Biden’s gaseous obfuscation on Afghanistan isn’t helping
WASHINGTON — Pentagon spokesman John Kirby, a retired rear admiral, recently said that during the long U.S. undertaking in Afghanistan “the goals did migrate over time.” Did the goals themselves have agency — minds of their own? Why do so many people, particularly in government, engage in such gaseous talk? Because it envelops in abstract, obfuscating vocabularies things that are awkward to defend. And because we are decades into the
“leakage of reality” from American life.
President Joe Biden says the
Taliban is “going through sort of an existential crisis about do they want to be recognized by the international community as being a legitimate government.”
Which is worse, if he means this, or if he doesn’t? The U.S. ambassador to the United Nations, Linda Thomas-Greenfield, says “we expect the Taliban to respect women’s rights” and “to be respectful of humanitarian law.” No sentient person expects anything of the sort.
Secretary of State Antony Blinken proclaims three musts: “Afghans and international citizens” who wish to leave Afghanistan “must” be allowed to. Roads, airports and border crossings “must remain open.” “Calm must be maintained.” “Must,” lest nice people frown? State Department spokesman Ned Price is pleased that the U.N. Security Council has asked the Taliban to create a government that is “united, inclusive, and representative, including with the full and meaningful participation of women.” If this were even remotely possible, why were 20 years and $2 trillion devoted to resisting the Taliban?

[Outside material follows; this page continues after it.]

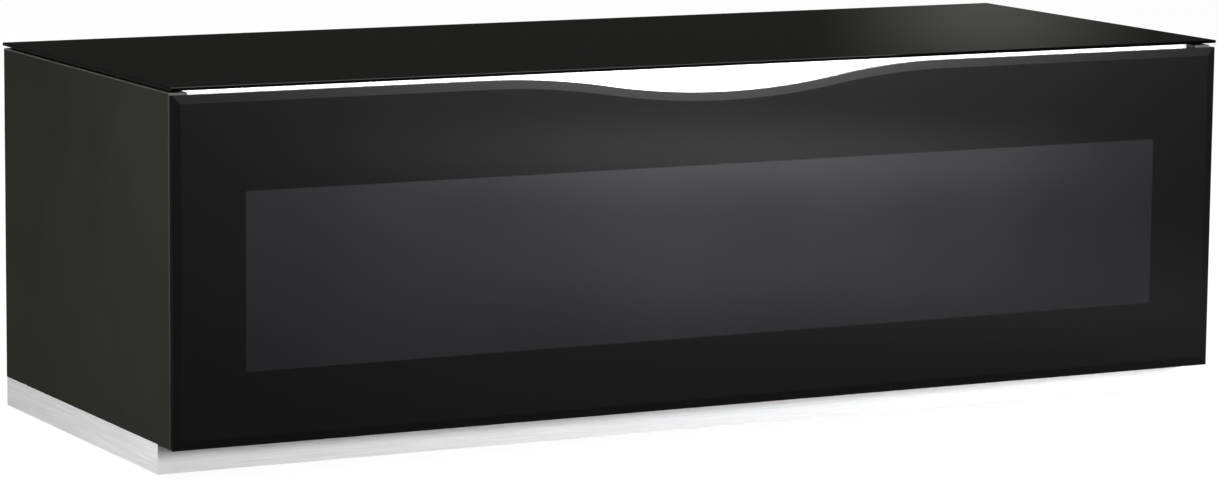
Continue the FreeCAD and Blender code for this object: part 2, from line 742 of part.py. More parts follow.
def make_arm(name, side):
    """The flat arm from the flap's bracket to the block, as long as the crank."""
    arm = new_body("stay_arm_" + name)
    across = reach(side, "arm_inner", "arm_outer")
    prism(arm, "x", across, [[
        ("-arm_half", "0", "half"),
        ("arm_half", "0"),
        ("arm_half", "crank_length", "half"),
        ("-arm_half", "crank_length"),
    ]])
    hole = "stay_pin_radius + stay_play"
    hollow(arm, "x", across, circles=[("0", "0", hole), ("0", "crank_length", hole)])
    lean(arm, "crank_lean - 2 * track_lean")
    bind(arm, "Placement.Base.y", "hinge_y + crank_y")
    bind(arm, "Placement.Base.z", "hinge_z + crank_z")
    keep(arm, "stay_arm_" + name)


def make_bracket(name, side):
    """The bracket on the glass: a foot, an upright ear with a round nose, and the arm's pin."""
    bracket = new_body("stay_bracket_" + name)
    pivot_y, pivot_z = "(hinge_y + crank_y)", "(hinge_z + crank_z)"
    low, high = pivot_z + " - bracket_below", pivot_z + " + bracket_above"
    prism(bracket, "x", reach(side, "bracket_inner", "bracket_outer"), [[
        ("door_inner", low),
        (pivot_y, pivot_z + " - bracket_nose", "half"),
        (pivot_y, pivot_z + " + bracket_nose"),
        ("door_inner", high),
    ]])
    prism(bracket, "x", reach(side, "bracket_inner - bracket_foot", "bracket_outer"),
          [rectangle(("door_inner", "door_inner + leaf_thickness"), (low, high))])
    prism(bracket, "x", reach(side, "bracket_inner", "arm_outer + pin_proud"),
          circles=[(pivot_y, pivot_z, "stay_pin_radius")])
    keep(bracket, "stay_bracket_" + name)


# ---- catches ----

def make_catches():
    """A magnetic catch on the rail near each end, its strike plate on the glass, and the buffers."""
    buffers = []
    for name, side in SIDES:
        across = reach(side, "catch_inner", "catch_outer")
        tall = ("catch_bottom", "catch_top")
        strike_face = "door_inner + strike_thickness"
        keep(block("magnet_catch_" + name, across, (strike_face + " + catch_air", "rail_front"), tall),
             "magnet_catch_" + name)
        keep(block("strike_plate_" + name, across, ("door_inner", strike_face), tall),
             "strike_plate_" + name)
        start = ("%d * (side_inner + side_thickness / 2)" % side, "door_inner + buffer_play",
                 "side_top - buffer_drop")
        buffers.append(rod("door_buffer", "y", start, "buffer_radius", "door_gap - buffer_play"))
    keep(group("door_buffers", buffers), "door_buffers")


make_case()
make_shelves()
make_back_panel()
make_grommets()
make_front_rail()
make_cover()
make_plinth()
make_plinth_frame()
make_door()
make_hinges()
for side_name, side_sign in SIDES:
    make_track(side_name, side_sign)
    make_slide_block(side_name, side_sign)
    make_arm(side_name, side_sign)
    make_bracket(side_name, side_sign)
make_catches()

# ---- check and write ----

doc.recompute()
for thing in doc.Objects:
    if {"Invalid", "Error"} & set(thing.State):
        raise RuntimeError("%s failed to recompute: %s" % (thing.Label, thing.State))
os.makedirs("parts", exist_ok=True)
for node in nodes:
    if node.Shape.isNull() or not node.Shape.isValid():
        raise RuntimeError("%s has no valid shape" % node.Label)
    node.Shape.exportStep("parts/%s.step" % node.Label)
print("%d sub-parts written" % len(nodes))
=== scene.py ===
"""Low media cabinet with a glass cover and a drop-down glass flap: its finishes, its small fittings
and the studio it stands in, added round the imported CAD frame. Lengths are metres unless a name or a
property says otherwise."""

import json
import math

import bmesh
import bpy
from mathutils import Matrix, Vector


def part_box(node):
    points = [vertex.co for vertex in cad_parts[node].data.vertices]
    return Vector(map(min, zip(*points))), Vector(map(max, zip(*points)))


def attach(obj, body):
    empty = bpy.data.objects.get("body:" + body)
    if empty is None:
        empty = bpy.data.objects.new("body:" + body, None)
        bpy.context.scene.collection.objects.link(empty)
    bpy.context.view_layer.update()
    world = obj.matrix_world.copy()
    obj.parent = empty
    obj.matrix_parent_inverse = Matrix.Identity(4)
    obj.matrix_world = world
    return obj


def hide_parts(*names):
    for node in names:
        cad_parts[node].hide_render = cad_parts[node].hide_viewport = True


bl_info = {
    "name": "Media cabinet finishes",
    "version": (1, 0, 0),
    "blender": (4, 5, 0),
    "location": "View3D > Sidebar > Cabinet",
    "description": "Finishes, fittings and studio for a low media cabinet with a glass flap",
    "category": "Object",
}

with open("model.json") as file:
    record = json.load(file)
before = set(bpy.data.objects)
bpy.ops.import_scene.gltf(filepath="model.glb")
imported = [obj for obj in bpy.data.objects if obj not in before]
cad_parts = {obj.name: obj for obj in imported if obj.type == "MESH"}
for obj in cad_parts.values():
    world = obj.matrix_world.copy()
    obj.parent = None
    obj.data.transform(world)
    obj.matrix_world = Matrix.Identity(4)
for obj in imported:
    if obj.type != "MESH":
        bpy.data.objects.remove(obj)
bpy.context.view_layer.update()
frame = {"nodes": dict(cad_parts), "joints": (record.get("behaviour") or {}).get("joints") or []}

MM = 0.001
ENDS = (("left", -1), ("right", 1))
THREE = ("left", "centre", "right")


# ---- sizes and colours a user would change ----

def linear(hex_text):
    """The linear red, green, blue and alpha that shaders take, from an sRGB hex colour."""
    parts = [int(hex_text[start:start + 2], 16) / 255 for start in (0, 2, 4)]
    return tuple(part / 12.92 if part <= 0.04045 else ((part + 0.055) / 1.055) ** 2.4
                 for part in parts) + (1.0,)


def length(name, description, default):
    return bpy.props.FloatProperty(name=name, description=description, default=default, min=0,
                                   unit="LENGTH", precision=5)


def colour(name, description, hex_text):
    return bpy.props.FloatVectorProperty(name=name, description=description, size=4, min=0, max=1,
                                         default=linear(hex_text), subtype="COLOR")


class CabinetColours(bpy.types.PropertyGroup):
    lacquer: colour("Lacquer", "Black lacquer on the case boards", "1f1f1b")
    lacquer_light: colour("Lacquer, lighter", "Where the lacquer lies a little thinner", "252521")
    hardboard: colour("Back", "Black facing of the back", "232321")
    hardboard_fibre: colour("Back fibres", "Fibres that show through the back's facing", "33322f")
    back_paint: colour("Cover paint", "Black paint on the underside of the cover glass", "0f1010")
    glass_edge: colour("Cover edge", "Polished edge of the cover glass", "161c19")
    flap_print: colour("Flap print", "Black enamel printed round the flap", "080808")
    smoke_film: colour("Smoke film", "Smoked layer in the flap's window", "353437")
    anodised: colour("Plinth", "Clear anodised aluminium of the plinth", "f4f4f5")
    anodised_dark: colour("Plinth grain", "Darker lines of the plinth's brushed grain", "e4e4e6")
    # the rail's colour is also that of its painted glow, which makes it shine though no lamp lights
    # it
    rail_face_and_painted_glow: colour("Rail", "Satin face of the rail behind the flap", "f6f6f6")
    nickel: colour("Nickel", "Nickel plating on hinges, stays and strikes", "b4afa6")
    zinc: colour("Zinc", "Bright zinc plating on screws and cams", "b9bcc0")
    black_plastic: colour("Black plastic", "Moulded grommets, catches and glides", "1d1d1e")
    acetal: colour("Acetal", "White acetal of the brake blocks", "dcdbd4")
    silicone: colour("Silicone", "Clear silicone pads and buffers", "c9c9c4")
    beech: colour("Beech", "Planed beech of the blocks and dowels", "c39a6b")
    beech_dark: colour("Beech pores", "Darker rays and pores of the beech", "9a7047")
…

Nonsense from high officials is nothing new. Cyrus Vance, President Jimmy Carter’s secretary of state, once said that the Soviet dictator Leonid Brezhnev “shares our dreams and aspirations.” But why does it seem that, now more than ever, government officials who have nothing sensible to say insist on proving this?
The economist Arthur Pigou wrote that “environments … as well as people, have children.” Today’s social environment is the child of decades of no-longer-new communications technologies. In an era of instant, inexpensive and high-velocity dissemination of anyone’s words, there is a Gresham’s law of rhetoric: Bad drives out good. Hence the plague of pompous garrulousness — of officials insulting the public’s intelligence with bromides no one believes.

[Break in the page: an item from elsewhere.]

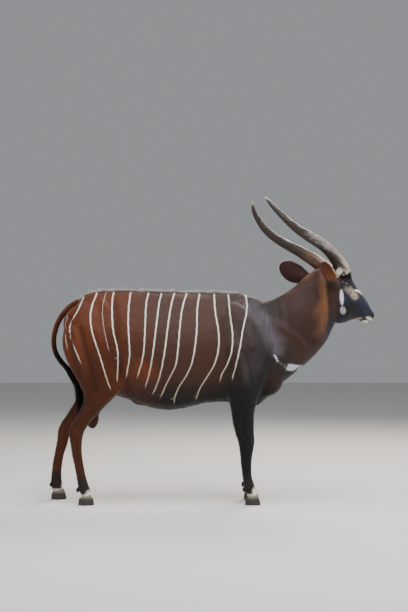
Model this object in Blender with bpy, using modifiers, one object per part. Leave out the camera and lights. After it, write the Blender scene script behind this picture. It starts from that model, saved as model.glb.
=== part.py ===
"""Adult male bongo antelope, a still life-size model standing on its four feet.

The nose points along +X, +Z is up and the animal's right side faces -Y. All sizes are in metres.
"""

import math
import random

import bmesh
import bpy
from mathutils import Matrix, Vector
from mathutils.bvhtree import BVHTree

GAP = 0.0003
SEED = 29

BODY_VOXEL = 0.0055
HEAD_VOXEL = 0.0032
BODY_TRIANGLES = 4200
HEAD_TRIANGLES = 2500

LEG_CUT_Z = 0.530
NECK_CUT_TOP = (0.2725, 1.2081)
NECK_CUT_BOTTOM = (0.4318, 0.7243)
HEAD_CUT_TOP = (0.6383, 1.4146)
HEAD_CUT_BOTTOM = (0.6914, 1.0134)

HEAD_PIVOT = Vector((0.7213, 0.0, 1.279))
HEAD_YAW = math.radians(25.0)
HEAD_ROLL = math.radians(9.0)
HEAD_ROLL_AXIS = Vector((math.cos(math.radians(30)), 0.0, -math.sin(math.radians(30))))
HEAD_FRAME = (
    Matrix.Translation(HEAD_PIVOT)
    @ Matrix.Rotation(HEAD_YAW, 4, "Z")
    @ Matrix.Rotation(-HEAD_ROLL, 4, HEAD_ROLL_AXIS)
)

EYE_RADIUS = 0.0195
EYE_CENTRE = (0.031, 0.0680, -0.008)
LID_THICKNESS = 0.0034
EYE_LONG = 0.0176
EYE_TALL = 0.0118

HOOF_SLOPE = 0.40
HOOF_TOP = 0.047

# Trunk sections: x, top, bottom, half width, narrowing above, narrowing below.
TRUNK = [
    (-0.8662, 1.0783, 0.9367, 0.085, 0.10, 0.10),
    (-0.8308, 1.1373, 0.8718, 0.135, 0.15, 0.10),
    (-0.7836, 1.1880, 0.7892, 0.172, 0.20, 0.10),
    (-0.7246, 1.2293, 0.7125, 0.200, 0.26, 0.10),
    (-0.6479, 1.2411, 0.6535, 0.220, 0.30, 0.10),
    (-0.5594, 1.2441, 0.6240, 0.232, 0.30, 0.08),
    (-0.4886, 1.2441, 0.6004, 0.243, 0.28, 0.06),
    (-0.4178, 1.2411, 0.5738, 0.256, 0.26, 0.04),
    (-0.3352, 1.2382, 0.5502, 0.266, 0.24, 0.02),
    (-0.2408, 1.2382, 0.5426, 0.270, 0.24, 0.00),
    (-0.1346, 1.2352, 0.5620, 0.262, 0.28, 0.02),
    (-0.0284, 1.2323, 0.5856, 0.243, 0.34, 0.06),
    (0.0778, 1.2323, 0.5886, 0.219, 0.42, 0.12),
    (0.1781, 1.2293, 0.5709, 0.196, 0.48, 0.18),
    (0.2548, 1.2087, 0.5679, 0.172, 0.48, 0.22),
    (0.3138, 1.1792, 0.6299, 0.140, 0.42, 0.22),
]

# Neck sections: top x, top z, bottom x, bottom z, half width, narrowing above, narrowing below.
NECK = [
    (0.0896, 1.2081, 0.1604, 0.5886, 0.200, 0.45, 0.20),
    (0.2076, 1.2022, 0.2725, 0.5709, 0.186, 0.48, 0.25),
    (0.2902, 1.1845, 0.3669, 0.6623, 0.166, 0.48, 0.28),
    (0.3669, 1.2022, 0.4584, 0.7361, 0.146, 0.44, 0.30),
    (0.4377, 1.2465, 0.5498, 0.8098, 0.127, 0.38, 0.28),
    (0.5026, 1.2937, 0.6206, 0.8777, 0.110, 0.42, 0.25),
    (0.5675, 1.3556, 0.6737, 0.9426, 0.096, 0.42, 0.22),
    (0.6206, 1.3851, 0.7003, 1.0045, 0.084, 0.44, 0.20),
    (0.6796, 1.3851, 0.7268, 1.0606, 0.074, 0.40, 0.20),
]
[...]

Former senator Daniel Patrick Moynihan, D-N.Y., said that historian Edward Gibbon detected a “leakage of reality” in the late Roman empire. Moynihan often used this phrase to denote Americans’ “seeming weakness at grasping the probable consequences of what we do or fail to do.” Often, however, it is worse than a weakness: It is a calculated effort to make blurry some realities concerning which speaking clearly would be awkward. For example, according to The Dispatch, Oregon has just adopted “equitable graduation standards.” This anodyne verbiage means that “students of color” can graduate from high school without demonstrating high-school-level proficiency in reading or writing, or math. The Oregon Department of Education urges teachers to read a handbook for “dismantling racism in mathematics instruction.”
Today’s stunning leakage is of prestige from government. Biden has exhorted congressional progressives, who needed no encouragement, to force the most comprehensive peacetime expansion of government in U.S. history. The grandiosity has two dimensions. One is government’s siphoning away of a hitherto unimaginable portion of society’s current and future fiscal resources. The other is a radical revision of the nation’s civic vocabulary by postulating, as in Oregon, that disparities in social outcomes are prima facie evidence of the nation’s endemic viciousness.
Suddenly the Afghanistan tragedy has become a powerful accelerant of the U.S. government’s prestige leakage, punctuating seven months of government aggrandizement. Has there ever been such a swift contraction of a new president’s standing? Herbert Hoover, whose many pre-presidential accomplishments gave him momentum for the public’s respect, was in his eighth month as president when the stock market collapse presaged what became, unnecessarily, a decade-long Depression. It took, however, several years before the gravity of the contraction became apparent and the public’s confidence in Hoover withered.
Perhaps few 2022 voters will cast ballots with today’s scenes from Kabul’s airport on their minds. But because of those mortifying scenes, a significant number of voters might have a more jaundiced view of government’s extravagant 2021 pretentions regarding its ability to rearrange the nation’s economy and transform its moral premises. And perhaps many will remember the government’s often self-serving and disgraceful rhetoric about Afghanistan.
Clement Attlee, Britain’s prime minister from 1945 to 1951, once told Harold Laski, chairman of Attlee’s Labour Party, that “a period of silence on your part would be welcome.” Biden should say that to some of his subordinates, and some of them would serve him by saying it to him.